--- Start of Listed records ---

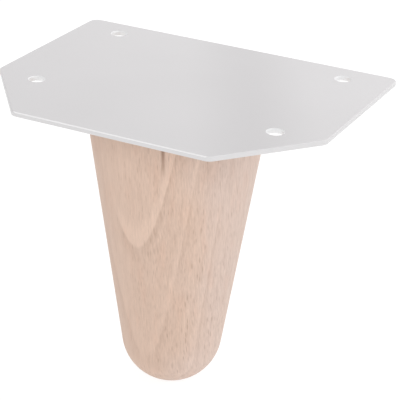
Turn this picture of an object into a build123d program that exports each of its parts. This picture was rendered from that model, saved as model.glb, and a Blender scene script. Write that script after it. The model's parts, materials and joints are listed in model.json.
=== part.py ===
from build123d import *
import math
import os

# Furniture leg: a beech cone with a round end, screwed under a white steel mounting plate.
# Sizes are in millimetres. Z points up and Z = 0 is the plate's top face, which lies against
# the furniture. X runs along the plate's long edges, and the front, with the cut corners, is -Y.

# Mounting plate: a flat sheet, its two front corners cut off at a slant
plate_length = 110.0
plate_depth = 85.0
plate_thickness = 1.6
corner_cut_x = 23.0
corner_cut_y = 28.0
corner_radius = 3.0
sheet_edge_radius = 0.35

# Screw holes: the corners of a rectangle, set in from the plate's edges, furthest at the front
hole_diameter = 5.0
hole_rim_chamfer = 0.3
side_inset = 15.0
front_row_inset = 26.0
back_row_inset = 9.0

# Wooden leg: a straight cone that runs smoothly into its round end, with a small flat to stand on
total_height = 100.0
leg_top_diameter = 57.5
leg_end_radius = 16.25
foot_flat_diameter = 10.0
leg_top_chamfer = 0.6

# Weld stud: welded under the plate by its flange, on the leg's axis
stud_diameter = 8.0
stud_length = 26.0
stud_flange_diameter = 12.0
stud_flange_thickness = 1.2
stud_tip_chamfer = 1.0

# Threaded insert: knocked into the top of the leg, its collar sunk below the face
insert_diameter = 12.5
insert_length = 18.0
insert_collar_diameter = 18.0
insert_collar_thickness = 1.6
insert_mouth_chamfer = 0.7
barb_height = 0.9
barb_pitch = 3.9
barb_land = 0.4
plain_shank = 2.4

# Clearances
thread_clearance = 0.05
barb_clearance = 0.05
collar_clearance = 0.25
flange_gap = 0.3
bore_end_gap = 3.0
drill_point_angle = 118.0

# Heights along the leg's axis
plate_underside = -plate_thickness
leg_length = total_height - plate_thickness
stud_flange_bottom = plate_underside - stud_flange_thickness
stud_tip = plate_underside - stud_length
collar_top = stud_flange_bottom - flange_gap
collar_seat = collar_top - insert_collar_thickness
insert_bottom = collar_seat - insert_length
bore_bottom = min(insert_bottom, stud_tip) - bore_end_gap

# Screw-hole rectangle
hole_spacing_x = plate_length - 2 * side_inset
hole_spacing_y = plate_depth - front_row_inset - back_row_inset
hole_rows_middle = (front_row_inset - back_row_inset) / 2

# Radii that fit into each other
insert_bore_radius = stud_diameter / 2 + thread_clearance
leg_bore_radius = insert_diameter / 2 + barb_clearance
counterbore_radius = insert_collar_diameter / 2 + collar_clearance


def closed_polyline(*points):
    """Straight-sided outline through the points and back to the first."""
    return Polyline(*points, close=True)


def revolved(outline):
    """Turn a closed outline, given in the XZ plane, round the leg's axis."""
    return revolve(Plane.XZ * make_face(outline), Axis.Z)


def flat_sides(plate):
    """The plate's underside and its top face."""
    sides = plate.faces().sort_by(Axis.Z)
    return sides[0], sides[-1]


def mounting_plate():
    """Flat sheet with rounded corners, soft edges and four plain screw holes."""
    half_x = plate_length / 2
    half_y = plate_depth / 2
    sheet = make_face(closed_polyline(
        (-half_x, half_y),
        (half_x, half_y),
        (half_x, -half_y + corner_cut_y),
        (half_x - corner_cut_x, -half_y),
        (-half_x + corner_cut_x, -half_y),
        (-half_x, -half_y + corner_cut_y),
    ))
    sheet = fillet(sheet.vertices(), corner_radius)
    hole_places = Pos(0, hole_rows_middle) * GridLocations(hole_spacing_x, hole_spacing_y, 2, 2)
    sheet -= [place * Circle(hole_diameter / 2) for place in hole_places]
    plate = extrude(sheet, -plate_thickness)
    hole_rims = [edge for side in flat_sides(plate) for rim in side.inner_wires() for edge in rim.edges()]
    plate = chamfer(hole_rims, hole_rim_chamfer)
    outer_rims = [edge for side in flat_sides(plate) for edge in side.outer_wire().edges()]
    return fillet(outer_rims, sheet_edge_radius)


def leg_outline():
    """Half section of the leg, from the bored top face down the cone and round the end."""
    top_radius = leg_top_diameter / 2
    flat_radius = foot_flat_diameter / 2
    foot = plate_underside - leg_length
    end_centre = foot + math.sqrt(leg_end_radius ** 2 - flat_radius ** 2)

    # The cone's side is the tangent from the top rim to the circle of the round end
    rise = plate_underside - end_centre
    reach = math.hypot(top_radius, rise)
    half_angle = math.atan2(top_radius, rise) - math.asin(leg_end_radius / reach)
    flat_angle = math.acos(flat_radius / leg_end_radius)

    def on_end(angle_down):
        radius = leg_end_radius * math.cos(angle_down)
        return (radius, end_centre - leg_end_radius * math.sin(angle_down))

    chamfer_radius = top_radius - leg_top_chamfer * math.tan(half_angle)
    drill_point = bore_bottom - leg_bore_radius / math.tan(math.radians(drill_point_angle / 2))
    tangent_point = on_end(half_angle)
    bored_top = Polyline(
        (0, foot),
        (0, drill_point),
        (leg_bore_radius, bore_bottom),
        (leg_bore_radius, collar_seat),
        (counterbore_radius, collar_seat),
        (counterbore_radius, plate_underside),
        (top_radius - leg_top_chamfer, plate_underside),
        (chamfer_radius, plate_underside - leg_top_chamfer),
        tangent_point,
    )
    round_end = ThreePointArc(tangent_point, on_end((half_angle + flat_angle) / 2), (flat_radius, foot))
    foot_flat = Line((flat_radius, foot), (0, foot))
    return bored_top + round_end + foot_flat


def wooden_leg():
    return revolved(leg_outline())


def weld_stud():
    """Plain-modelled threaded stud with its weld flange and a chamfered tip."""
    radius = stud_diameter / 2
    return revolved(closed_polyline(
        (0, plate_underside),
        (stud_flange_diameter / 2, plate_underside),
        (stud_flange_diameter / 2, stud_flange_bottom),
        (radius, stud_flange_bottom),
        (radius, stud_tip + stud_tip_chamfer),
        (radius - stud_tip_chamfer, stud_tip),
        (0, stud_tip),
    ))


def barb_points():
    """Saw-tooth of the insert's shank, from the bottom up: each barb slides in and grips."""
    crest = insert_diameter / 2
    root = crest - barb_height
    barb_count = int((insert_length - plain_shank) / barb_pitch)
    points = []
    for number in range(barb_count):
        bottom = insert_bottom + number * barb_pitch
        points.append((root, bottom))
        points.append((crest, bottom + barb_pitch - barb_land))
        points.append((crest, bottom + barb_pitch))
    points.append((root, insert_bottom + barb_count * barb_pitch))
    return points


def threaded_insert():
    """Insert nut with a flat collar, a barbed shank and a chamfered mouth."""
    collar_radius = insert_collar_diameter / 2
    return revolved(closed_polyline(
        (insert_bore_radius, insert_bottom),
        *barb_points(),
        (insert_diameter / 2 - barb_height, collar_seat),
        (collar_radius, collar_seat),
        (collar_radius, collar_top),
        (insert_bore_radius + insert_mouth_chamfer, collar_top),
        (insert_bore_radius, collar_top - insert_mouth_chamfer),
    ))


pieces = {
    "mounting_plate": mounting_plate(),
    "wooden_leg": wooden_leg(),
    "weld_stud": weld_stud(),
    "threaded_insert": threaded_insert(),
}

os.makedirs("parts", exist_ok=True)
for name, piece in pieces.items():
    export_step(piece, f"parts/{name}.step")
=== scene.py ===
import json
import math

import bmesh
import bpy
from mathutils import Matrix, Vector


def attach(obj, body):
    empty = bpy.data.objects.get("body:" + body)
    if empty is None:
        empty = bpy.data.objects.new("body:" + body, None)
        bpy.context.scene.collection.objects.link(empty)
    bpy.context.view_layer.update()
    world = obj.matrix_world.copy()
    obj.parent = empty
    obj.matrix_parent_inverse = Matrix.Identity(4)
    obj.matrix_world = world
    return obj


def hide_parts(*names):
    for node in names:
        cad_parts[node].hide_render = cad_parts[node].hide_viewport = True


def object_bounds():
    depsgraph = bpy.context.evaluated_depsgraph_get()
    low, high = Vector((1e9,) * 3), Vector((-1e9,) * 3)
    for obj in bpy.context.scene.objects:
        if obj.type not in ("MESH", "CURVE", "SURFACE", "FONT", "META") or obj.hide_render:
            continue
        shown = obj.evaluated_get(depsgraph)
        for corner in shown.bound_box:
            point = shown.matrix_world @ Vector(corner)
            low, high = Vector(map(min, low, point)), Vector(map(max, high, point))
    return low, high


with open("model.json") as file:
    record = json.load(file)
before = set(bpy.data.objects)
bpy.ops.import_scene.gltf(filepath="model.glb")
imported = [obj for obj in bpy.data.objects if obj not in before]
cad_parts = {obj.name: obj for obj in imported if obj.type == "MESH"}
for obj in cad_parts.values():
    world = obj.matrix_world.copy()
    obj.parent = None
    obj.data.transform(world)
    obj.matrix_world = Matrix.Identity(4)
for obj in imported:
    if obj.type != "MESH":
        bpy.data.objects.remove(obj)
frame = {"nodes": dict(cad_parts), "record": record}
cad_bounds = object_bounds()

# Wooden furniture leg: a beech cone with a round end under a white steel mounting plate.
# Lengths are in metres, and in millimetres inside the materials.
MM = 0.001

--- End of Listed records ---
--- Start of Listed records ---

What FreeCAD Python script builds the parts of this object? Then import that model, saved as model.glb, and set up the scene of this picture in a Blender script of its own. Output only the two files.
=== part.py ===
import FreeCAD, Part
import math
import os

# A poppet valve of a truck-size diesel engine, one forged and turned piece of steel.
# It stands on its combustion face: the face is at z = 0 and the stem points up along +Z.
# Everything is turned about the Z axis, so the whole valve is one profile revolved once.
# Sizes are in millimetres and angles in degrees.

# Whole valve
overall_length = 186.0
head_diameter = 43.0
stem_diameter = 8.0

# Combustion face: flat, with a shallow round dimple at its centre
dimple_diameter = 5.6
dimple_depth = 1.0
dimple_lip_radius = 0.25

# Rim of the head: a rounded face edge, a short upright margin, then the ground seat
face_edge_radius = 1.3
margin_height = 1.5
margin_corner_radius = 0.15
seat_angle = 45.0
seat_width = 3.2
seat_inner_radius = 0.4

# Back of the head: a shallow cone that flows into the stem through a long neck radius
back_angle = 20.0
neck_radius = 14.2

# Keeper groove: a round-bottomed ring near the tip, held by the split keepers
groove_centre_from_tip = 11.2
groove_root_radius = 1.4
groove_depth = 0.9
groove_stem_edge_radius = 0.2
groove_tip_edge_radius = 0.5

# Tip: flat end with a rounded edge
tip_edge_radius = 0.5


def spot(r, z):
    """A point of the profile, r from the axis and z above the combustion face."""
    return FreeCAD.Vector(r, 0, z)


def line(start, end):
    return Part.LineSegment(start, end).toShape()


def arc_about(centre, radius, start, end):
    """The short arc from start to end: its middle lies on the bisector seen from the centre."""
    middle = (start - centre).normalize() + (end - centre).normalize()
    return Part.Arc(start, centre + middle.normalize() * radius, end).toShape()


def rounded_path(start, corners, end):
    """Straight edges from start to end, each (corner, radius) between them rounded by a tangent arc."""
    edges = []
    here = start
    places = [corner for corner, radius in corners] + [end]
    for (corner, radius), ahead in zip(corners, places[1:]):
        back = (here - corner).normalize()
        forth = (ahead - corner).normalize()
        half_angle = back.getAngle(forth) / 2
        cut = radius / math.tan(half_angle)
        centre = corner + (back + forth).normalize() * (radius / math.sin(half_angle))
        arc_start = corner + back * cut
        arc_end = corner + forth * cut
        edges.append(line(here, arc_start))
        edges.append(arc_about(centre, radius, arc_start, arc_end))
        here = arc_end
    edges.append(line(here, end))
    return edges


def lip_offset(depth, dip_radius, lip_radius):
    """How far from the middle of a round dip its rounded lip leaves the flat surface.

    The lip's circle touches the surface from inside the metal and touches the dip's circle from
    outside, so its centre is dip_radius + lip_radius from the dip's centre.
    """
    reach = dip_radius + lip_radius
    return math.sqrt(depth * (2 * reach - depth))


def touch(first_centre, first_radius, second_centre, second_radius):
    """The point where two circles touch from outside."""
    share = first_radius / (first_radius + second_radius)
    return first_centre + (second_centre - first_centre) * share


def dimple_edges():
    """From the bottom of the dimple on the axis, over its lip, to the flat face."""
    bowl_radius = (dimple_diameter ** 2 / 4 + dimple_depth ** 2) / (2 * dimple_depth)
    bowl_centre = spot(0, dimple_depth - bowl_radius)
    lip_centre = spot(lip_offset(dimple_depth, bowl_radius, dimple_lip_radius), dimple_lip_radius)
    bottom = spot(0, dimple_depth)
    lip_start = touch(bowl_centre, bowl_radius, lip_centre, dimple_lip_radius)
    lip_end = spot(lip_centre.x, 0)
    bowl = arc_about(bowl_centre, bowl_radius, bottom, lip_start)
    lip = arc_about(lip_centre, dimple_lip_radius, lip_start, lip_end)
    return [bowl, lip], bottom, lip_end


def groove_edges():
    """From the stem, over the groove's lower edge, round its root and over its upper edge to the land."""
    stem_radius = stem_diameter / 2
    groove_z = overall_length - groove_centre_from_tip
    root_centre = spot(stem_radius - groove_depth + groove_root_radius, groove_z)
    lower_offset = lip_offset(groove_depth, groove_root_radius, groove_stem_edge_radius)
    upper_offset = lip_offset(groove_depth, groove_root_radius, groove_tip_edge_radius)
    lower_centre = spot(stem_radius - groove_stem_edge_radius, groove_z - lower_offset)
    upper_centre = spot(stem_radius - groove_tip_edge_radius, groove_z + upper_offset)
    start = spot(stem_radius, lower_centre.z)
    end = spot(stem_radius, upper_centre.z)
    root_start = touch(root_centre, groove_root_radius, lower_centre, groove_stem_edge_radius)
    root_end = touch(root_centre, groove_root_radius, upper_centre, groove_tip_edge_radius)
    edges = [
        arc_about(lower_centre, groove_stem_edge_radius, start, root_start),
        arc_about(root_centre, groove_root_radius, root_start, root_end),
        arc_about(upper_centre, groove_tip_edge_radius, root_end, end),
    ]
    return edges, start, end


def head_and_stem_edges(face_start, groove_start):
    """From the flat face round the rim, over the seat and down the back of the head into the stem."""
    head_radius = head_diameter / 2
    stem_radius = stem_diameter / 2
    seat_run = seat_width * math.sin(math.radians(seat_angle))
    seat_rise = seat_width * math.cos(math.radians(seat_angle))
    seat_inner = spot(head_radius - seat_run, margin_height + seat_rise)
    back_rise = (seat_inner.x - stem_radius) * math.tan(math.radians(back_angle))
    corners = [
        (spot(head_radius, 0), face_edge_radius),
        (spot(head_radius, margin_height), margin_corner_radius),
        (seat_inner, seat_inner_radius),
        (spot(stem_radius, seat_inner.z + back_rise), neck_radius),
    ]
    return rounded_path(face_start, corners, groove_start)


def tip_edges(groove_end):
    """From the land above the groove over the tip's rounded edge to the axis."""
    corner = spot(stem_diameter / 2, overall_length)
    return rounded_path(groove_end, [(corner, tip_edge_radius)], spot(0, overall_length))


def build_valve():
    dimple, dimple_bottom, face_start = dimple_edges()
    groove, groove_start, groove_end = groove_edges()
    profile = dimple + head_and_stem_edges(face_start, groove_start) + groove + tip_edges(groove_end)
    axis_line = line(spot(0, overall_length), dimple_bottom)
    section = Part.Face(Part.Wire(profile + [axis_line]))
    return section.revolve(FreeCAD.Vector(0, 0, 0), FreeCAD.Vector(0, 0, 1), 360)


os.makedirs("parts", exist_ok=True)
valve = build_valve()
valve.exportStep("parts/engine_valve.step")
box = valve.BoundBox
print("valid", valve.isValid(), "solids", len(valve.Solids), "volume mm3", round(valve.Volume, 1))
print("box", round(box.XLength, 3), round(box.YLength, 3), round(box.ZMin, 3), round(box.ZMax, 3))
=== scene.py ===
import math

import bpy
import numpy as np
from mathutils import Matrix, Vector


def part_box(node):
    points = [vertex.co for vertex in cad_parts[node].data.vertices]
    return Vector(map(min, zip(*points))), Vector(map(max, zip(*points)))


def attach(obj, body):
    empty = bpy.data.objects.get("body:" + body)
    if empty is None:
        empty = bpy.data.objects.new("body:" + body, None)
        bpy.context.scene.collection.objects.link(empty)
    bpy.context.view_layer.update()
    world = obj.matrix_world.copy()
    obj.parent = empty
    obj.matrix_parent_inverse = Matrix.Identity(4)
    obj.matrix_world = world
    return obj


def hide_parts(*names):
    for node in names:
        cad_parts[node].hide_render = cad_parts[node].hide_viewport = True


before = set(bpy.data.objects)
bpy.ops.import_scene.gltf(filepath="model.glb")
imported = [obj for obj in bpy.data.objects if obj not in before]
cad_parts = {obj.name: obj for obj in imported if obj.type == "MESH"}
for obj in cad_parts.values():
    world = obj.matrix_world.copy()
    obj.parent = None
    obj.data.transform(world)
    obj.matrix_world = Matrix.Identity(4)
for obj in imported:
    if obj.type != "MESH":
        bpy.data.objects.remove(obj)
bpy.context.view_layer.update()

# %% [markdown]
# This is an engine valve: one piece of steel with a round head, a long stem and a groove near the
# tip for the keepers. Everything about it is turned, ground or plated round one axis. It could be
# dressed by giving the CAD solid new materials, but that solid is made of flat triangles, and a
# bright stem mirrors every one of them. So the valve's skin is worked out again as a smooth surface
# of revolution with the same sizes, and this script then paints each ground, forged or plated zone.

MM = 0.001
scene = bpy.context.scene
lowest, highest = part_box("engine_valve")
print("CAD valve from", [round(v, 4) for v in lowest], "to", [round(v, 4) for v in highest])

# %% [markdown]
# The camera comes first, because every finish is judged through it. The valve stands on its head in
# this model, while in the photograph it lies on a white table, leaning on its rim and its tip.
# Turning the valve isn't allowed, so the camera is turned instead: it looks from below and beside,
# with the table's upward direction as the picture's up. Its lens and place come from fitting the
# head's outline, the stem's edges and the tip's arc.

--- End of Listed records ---
--- Start of Listed records ---

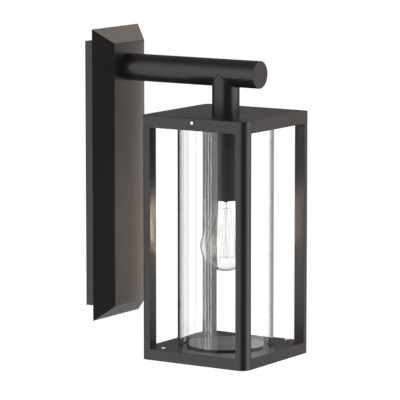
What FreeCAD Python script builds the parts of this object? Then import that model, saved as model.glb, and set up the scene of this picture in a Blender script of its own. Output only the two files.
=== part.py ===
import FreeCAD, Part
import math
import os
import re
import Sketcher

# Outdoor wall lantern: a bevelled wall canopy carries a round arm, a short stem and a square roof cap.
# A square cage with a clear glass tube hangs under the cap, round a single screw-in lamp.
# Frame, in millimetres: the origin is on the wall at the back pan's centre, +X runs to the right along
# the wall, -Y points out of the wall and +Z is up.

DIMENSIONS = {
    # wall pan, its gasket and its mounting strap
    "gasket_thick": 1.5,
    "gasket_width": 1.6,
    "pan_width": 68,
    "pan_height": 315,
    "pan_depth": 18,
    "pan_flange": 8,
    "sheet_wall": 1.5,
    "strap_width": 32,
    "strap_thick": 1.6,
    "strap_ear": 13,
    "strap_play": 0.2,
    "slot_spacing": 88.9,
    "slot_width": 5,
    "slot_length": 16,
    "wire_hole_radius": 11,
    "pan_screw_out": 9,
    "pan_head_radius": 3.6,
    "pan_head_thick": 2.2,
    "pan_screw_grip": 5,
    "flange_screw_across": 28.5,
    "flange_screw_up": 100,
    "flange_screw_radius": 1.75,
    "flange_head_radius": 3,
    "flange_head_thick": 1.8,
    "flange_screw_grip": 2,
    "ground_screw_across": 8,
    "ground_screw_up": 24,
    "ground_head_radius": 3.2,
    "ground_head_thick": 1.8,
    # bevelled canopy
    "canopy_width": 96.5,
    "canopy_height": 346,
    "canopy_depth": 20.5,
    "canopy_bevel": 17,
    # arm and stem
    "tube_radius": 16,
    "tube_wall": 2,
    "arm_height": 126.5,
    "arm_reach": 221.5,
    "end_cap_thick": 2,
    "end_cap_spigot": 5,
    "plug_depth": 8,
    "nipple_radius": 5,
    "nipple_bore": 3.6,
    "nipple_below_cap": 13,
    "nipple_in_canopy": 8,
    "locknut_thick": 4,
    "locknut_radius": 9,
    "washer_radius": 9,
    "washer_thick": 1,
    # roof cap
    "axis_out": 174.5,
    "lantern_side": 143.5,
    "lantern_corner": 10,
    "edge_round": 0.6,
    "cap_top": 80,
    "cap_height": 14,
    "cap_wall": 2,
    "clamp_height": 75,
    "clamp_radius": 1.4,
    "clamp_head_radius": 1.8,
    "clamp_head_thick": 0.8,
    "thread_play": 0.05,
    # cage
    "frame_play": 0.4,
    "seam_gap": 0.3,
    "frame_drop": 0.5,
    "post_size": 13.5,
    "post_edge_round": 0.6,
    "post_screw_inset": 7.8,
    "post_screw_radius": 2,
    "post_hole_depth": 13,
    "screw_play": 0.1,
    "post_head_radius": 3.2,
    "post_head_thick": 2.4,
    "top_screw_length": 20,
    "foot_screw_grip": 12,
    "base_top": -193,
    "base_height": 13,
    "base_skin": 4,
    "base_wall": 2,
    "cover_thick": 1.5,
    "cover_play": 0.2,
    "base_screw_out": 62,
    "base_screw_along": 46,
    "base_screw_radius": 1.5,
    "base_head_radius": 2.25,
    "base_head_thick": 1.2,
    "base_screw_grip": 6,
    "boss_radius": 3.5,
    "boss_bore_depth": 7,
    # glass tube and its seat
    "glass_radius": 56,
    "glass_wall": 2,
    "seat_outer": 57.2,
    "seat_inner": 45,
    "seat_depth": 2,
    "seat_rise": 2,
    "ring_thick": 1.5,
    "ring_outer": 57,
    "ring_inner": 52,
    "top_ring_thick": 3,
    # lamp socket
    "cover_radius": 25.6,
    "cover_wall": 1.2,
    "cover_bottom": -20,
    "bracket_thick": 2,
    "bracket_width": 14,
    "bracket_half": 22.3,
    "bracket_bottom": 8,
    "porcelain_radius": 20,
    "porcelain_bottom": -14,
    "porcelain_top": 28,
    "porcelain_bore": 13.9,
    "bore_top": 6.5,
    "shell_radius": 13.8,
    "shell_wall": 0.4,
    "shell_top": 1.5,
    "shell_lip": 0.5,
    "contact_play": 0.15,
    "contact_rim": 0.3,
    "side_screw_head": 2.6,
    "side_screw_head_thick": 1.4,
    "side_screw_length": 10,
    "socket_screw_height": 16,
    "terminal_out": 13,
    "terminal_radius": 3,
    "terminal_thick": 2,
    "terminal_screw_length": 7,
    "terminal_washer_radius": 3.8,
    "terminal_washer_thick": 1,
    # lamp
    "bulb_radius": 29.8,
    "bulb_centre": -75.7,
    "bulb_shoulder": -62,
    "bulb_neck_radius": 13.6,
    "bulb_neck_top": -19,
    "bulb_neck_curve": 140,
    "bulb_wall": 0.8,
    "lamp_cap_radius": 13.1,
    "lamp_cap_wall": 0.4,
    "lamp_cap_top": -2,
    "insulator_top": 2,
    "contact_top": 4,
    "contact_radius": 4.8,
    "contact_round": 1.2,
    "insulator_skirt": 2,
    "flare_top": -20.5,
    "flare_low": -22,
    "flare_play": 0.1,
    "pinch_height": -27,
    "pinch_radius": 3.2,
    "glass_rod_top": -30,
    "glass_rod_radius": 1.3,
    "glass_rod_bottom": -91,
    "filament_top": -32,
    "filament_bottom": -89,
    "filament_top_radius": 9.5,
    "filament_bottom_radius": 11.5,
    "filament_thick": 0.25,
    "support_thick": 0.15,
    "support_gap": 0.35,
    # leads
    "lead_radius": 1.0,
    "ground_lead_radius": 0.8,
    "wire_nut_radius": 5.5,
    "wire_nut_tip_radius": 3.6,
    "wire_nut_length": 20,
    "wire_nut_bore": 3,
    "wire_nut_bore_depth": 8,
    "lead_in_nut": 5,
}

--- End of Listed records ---

**Problem requirements**
Extract from the records above the lines from the one containing "points.append((root, bottom))" to the one containing "point = shown.matrix_world", both lines included, exactly as they appear and with nothing else.

**Output for this task**
        points.append((root, bottom))
        points.append((crest, bottom + barb_pitch - barb_land))
        points.append((crest, bottom + barb_pitch))
    points.append((root, insert_bottom + barb_count * barb_pitch))
    return points


def threaded_insert():
    """Insert nut with a flat collar, a barbed shank and a chamfered mouth."""
    collar_radius = insert_collar_diameter / 2
    return revolved(closed_polyline(
        (insert_bore_radius, insert_bottom),
        *barb_points(),
        (insert_diameter / 2 - barb_height, collar_seat),
        (collar_radius, collar_seat),
        (collar_radius, collar_top),
        (insert_bore_radius + insert_mouth_chamfer, collar_top),
        (insert_bore_radius, collar_top - insert_mouth_chamfer),
    ))


pieces = {
    "mounting_plate": mounting_plate(),
    "wooden_leg": wooden_leg(),
    "weld_stud": weld_stud(),
    "threaded_insert": threaded_insert(),
}

os.makedirs("parts", exist_ok=True)
for name, piece in pieces.items():
    export_step(piece, f"parts/{name}.step")
=== scene.py ===
import json
import math

import bmesh
import bpy
from mathutils import Matrix, Vector


def attach(obj, body):
    empty = bpy.data.objects.get("body:" + body)
    if empty is None:
        empty = bpy.data.objects.new("body:" + body, None)
        bpy.context.scene.collection.objects.link(empty)
    bpy.context.view_layer.update()
    world = obj.matrix_world.copy()
    obj.parent = empty
    obj.matrix_parent_inverse = Matrix.Identity(4)
    obj.matrix_world = world
    return obj


def hide_parts(*names):
    for node in names:
        cad_parts[node].hide_render = cad_parts[node].hide_viewport = True


def object_bounds():
    depsgraph = bpy.context.evaluated_depsgraph_get()
    low, high = Vector((1e9,) * 3), Vector((-1e9,) * 3)
    for obj in bpy.context.scene.objects:
        if obj.type not in ("MESH", "CURVE", "SURFACE", "FONT", "META") or obj.hide_render:
            continue
        shown = obj.evaluated_get(depsgraph)
        for corner in shown.bound_box:
            point = shown.matrix_world @ Vector(corner)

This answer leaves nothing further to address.